With five months to go before the Aug. 13 opening ceremony, several tipping points will arrive on which the world can better judge whether these Summer Games will prove to be a logistical nightmare.

Already, the Athens Olympics won't look like the plan rolled out eight years ago, when Greece made its fervent pitch to bring the Olympics home to their birthplace. But there's a difference between falling short and falling on your face. It's one thing for spectators, officials or the media to be inconvenienced by construction lapses or transportation snafus. It's a serious problem if poor logistics affect an athlete and/or the competition.
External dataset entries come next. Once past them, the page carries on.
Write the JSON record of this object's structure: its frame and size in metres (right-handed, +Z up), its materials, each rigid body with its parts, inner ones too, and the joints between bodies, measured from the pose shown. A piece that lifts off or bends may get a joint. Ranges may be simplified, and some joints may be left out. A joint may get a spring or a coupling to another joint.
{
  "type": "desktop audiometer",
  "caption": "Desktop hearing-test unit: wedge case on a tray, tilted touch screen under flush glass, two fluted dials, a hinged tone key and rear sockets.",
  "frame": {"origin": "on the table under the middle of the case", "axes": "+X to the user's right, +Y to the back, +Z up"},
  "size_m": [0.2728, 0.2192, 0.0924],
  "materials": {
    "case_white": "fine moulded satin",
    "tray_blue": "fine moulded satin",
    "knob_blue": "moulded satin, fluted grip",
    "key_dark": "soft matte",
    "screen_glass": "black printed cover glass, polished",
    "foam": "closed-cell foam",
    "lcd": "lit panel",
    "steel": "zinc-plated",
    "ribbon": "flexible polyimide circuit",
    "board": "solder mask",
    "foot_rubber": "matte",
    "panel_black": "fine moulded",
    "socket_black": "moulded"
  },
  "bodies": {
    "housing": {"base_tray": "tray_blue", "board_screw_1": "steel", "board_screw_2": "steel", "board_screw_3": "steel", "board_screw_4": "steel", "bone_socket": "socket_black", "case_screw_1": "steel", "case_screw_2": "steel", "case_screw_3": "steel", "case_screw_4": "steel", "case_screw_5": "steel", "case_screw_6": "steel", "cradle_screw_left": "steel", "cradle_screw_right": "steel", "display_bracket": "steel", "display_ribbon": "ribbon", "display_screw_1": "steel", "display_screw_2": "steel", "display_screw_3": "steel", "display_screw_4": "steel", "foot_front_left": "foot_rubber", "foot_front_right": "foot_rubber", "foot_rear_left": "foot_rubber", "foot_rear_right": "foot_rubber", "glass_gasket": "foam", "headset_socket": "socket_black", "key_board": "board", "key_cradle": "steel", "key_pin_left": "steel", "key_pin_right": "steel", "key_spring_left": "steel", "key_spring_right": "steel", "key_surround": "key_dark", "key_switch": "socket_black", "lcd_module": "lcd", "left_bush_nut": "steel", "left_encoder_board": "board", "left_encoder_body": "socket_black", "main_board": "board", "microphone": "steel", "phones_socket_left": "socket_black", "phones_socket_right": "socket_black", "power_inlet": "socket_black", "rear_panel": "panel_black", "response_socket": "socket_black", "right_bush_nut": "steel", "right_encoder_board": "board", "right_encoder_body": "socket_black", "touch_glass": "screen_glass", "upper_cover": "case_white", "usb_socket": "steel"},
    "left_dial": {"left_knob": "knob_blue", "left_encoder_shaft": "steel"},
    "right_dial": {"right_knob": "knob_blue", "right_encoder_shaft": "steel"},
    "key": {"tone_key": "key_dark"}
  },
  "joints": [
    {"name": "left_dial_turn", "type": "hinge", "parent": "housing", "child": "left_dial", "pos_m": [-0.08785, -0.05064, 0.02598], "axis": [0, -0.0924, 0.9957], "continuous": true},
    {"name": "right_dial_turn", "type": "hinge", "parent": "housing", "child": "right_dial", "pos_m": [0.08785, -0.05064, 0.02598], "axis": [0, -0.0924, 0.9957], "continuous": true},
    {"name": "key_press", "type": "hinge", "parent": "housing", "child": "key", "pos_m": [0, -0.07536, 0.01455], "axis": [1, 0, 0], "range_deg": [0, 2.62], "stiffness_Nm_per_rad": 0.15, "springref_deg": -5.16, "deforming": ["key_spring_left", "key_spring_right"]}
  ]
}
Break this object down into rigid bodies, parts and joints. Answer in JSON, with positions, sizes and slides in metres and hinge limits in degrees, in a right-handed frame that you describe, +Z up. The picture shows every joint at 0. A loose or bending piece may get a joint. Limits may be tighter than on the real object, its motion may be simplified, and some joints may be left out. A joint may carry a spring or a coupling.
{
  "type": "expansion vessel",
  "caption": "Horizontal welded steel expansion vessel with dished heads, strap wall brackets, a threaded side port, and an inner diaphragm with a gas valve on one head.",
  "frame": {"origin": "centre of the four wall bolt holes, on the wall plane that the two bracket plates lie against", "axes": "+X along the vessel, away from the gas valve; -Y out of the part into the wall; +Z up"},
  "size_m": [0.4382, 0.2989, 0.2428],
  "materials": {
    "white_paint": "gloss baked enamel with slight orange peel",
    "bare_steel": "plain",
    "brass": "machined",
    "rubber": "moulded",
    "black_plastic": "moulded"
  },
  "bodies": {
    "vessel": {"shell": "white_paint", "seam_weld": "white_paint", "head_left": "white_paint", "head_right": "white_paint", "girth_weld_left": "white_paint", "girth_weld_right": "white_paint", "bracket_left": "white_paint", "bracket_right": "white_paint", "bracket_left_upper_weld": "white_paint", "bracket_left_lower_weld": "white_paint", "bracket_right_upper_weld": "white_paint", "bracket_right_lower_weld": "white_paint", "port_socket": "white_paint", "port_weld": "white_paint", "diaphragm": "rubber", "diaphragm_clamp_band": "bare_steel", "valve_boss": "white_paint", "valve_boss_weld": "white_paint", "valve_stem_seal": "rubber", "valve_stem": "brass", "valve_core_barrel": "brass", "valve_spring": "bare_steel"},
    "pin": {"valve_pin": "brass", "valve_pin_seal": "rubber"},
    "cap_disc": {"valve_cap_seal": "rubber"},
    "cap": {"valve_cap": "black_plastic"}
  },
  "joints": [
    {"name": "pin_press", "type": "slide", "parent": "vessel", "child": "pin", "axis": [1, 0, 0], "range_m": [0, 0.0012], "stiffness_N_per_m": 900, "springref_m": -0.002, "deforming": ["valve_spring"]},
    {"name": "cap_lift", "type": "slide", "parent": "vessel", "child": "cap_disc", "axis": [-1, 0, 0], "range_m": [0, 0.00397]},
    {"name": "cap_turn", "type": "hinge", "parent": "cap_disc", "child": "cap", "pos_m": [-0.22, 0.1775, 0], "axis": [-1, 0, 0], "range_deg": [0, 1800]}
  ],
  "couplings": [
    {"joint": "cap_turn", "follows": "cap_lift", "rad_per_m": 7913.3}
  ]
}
"Athens is further behind than any of the 12 Olympics I've been to, but outside of L.A. [in 1984], where they basically used venues they already had, they're always behind. There's always wet paint, landscaping that's not finished," U.S. Olympic Committee media relations director Bob Condron said yesterday.

"But I'm more confident than most people. I've seen Athens five times over the last four years. It's gone from a vacant lot to almost being finished. No one other than Korea has been this ambitious. They didn't have time for any glitches, because other than the volleyball venue, they're all new."

Greece was awarded the Games in 1997, and it took a serious reprimand from the International Olympic Committee three years later for the Greek organizers to allow an international coalition help ramp up construction. It's too late to move the Olympics now.

Construction lapses are the visible threat to a successful Olympics. Then there are the invisible threats, like those that cause the United States to hit code orange.

Greece has asked NATO for air and sea surveillance during the games. A billion dollars and 100,000 forces will turn Athens into a police state. British, French, German, Australian, U.S. and Israeli troops are conducting mock hostage scenarios in operations called the Hercules Shield.

None of these arrangements guarantees any group with a dangerous or deadly agenda can't shut down the Olympics, particularly at the ports and transportation systems. It's a situation that causes worry, speculation, all for the athletes to hear - or try to avoid hearing in order to train, prepare.

"Even before the Madrid bombings, there was something printed in a London paper saying the U.S. might not go [to Athens]," Condon said. "That was not from us. Sen. John McCain said in an interview at great lengths that we're going to go; our plans are to go.

"They don't care if these games are on Mars. They want to win. They want to compete against seven other athletes and beat them."

When the Greeks began the Olympics in 776 B.C., they called for the sacred truce; all fighting in all of Greece would stop as long as the Olympic Games were on. It doesn't always go like this. We give you Berlin, where Hitler presided over the 1936 ceremonies even as genocide and war were planned, and Munich, where Israeli athletes were murdered.

The dovetailing themes of danger and logistical problems headlining this countdown to Athens are not particularly rosy. But they'll put these games on. The television pictures and Internet feeds will pull millions and millions of eyes from all over the world onto this one, hot place.

For all the worry about how troubled Athens might be, how dangerous, what if it isn't? Would that serve the world some purpose worth enduring the relatively minor inconveniences, like too much sun or a late bus? The Greeks, for one, have always thought so.